On Jul 24, 2007, at 11:31, Rémi Denis-Courmont wrote:
To be fair, I was told UPnP does support authentication. Only  
nobody uses it, very much like almost nobody uses authenticated DHCP.
I have not heard that before, but it doesn't surprise me.  I do know  
that UPnP IGD is typically used without any authentication and that  
Apple's support for it in mDNSResponder assumes that the  
unauthenticated mode of operation is all that's necessary.
I am sure James could add some kind of authentication mechanism for ALD, but I doubt it would see much real-life use. Unless people feel it should be usable from the outside, much like you can open your house outside door with the appropriate key.
In fact, the security considerations section in my current draft  
offers the opinion that IPsec and IKE are the appropriate ways to  
secure the ALD exchange between listeners and firewalls.  I don't  
feel confident that I have adequately explored the issue, but my  
hunch is that network layer security mechanisms ought to be used for  
securing network layer control messaging.  It's possible that ALD  
needs specific signaling in Firewall Advertisements to indicate that  
listeners must have an IPsec SA to be established if they expect  
their notifications to be processed.  However, I wouldn't expect this  
feature to be necessary in most residential / small-office CPE  
deployments.
In any case, I think people advocating stateful firewalls on CPEs should really get familiar with the work done in BEHAVE wg. I am very sorry that the use and abuse of stateful firewalls in IPv4 world has lead to the unusability of just about any IETF transport protocol but UDP (Christian already hinted at this). If we are to require stateful firewalls for unmanaged network, we REALLY REALLY REALLY need to clearly explain how TCP, SCTP, DCCP and any other connection oriented protocol is expected to operate home-to- home. Not doing that would be equivalent to stating that the only valid model for
unmanaged IPv6 is client at home and server in the server farm.

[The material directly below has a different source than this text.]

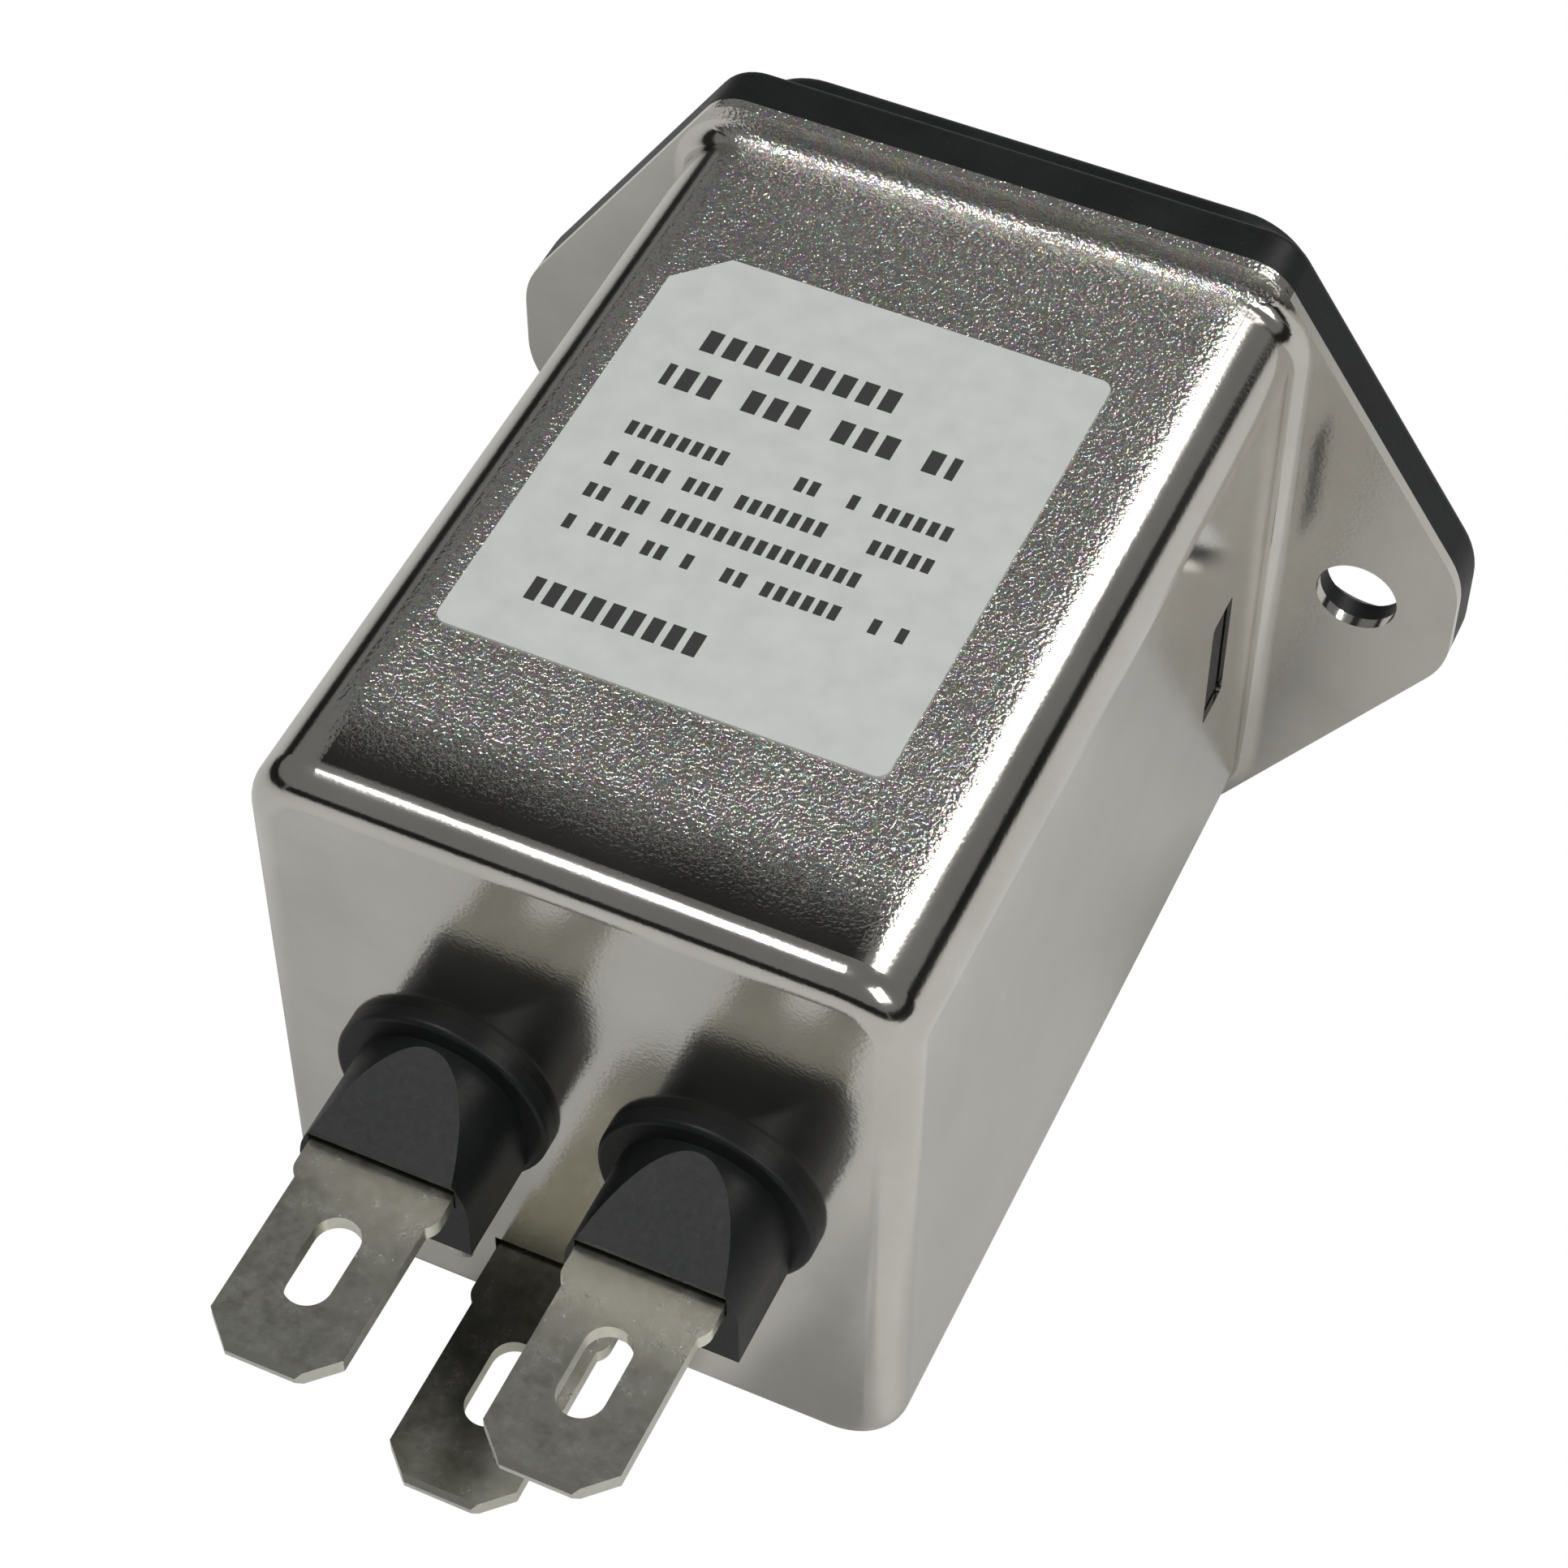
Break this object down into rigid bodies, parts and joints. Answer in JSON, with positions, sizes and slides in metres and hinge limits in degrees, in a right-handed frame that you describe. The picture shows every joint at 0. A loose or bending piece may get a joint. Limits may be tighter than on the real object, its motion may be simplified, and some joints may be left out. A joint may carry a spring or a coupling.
{
  "type": "filtered power inlet",
  "caption": "Panel-mount mains inlet with a socket in a metal can, a screw flange and tab terminals at the rear.",
  "frame": {"origin": "midway between the two mounting holes, on the flange face that seats against the panel", "axes": "+Y from the socket towards the terminals, +Z towards the labelled side, +X across"},
  "size_m": [0.0498, 0.066, 0.0376],
  "materials": {
    "nickel_plate": "bright nickel plate with a fine grain",
    "black_moulding": "fine moulded texture",
    "tinned_brass": "tin plate over brass",
    "sticker": "satin film",
    "liner_film": "thin insulating film",
    "board_laminate": "laminate",
    "ferrite": "coated ferrite",
    "copper_winding": "enamelled copper wire",
    "film_capacitor": "moulded box",
    "disc_capacitor": "dipped coating",
    "resistor_coat": "lacquer",
    "tinned_wire": "tinned copper wire"
  },
  "bodies": {
    "root": {"case": "nickel_plate", "inlet_housing": "black_moulding", "line_tab": "tinned_brass", "neutral_tab": "tinned_brass", "earth_tab": "tinned_brass", "line_bushing": "black_moulding", "neutral_bushing": "black_moulding", "rating_label": "sticker", "insulating_liner": "liner_film", "carrier_board": "board_laminate", "choke_core": "ferrite", "line_winding": "copper_winding", "neutral_winding": "copper_winding", "front_x_capacitor": "film_capacitor", "rear_x_capacitor": "film_capacitor", "line_y_capacitor": "disc_capacitor", "neutral_y_capacitor": "disc_capacitor", "bleed_resistor": "resistor_coat", "line_pin_lead": "tinned_wire", "neutral_pin_lead": "tinned_wire", "line_tab_lead": "tinned_wire", "neutral_tab_lead": "tinned_wire", "earth_strap": "tinned_brass", "line_pin": "tinned_brass", "neutral_pin": "tinned_brass", "earth_pin": "tinned_brass"}
  },
  "joints": []
}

At this point, I'm beginning to believe that we are seeing the  
outlines of a very serious philosophical debate between two factions,  
most recently represented on this list by Itojun and Fred  
respectively, who have foundationally different views about the  
ethics of network security methodologies.  As a Rorty-ian neo- 
Pragmatist myself, I'm sensitive to the possibility that these two  
philosophical systems may not, in fact, have any objective principles  
in common, and that the best we might hope to do is try to get as  
much intersubjective agreement about our principles as we can muster,  
and proceed accordingly.  I believe there may be more overlap than  
most participants think.
I'm thinking about how to gather together the points where I think  
there might be some philosophical agreement.  I may have to write a  
draft.  Before I do that, I may have to spew random thoughts onto the  
mailing list and see what sticks.  Sorry about that.
Is there a tradition in IETF of writing philosophy essays as Internet  
drafts?
By the way, to amend James's slideset, only UDP really works with ICE (or any
form of hole punching), while TCP works to a very-lesser extent, and
everything else does not: DCCP, SCTP, IPsec...
I think I was careful to use "ICE-like" as the construction in my  
slides.  I was trying to hint at the various techniques in currency  
within the BEHAVE working group products for traversing the stateful  
filters in IPv4/NAT, e.g. TCP simultaneous open, relay services, etc.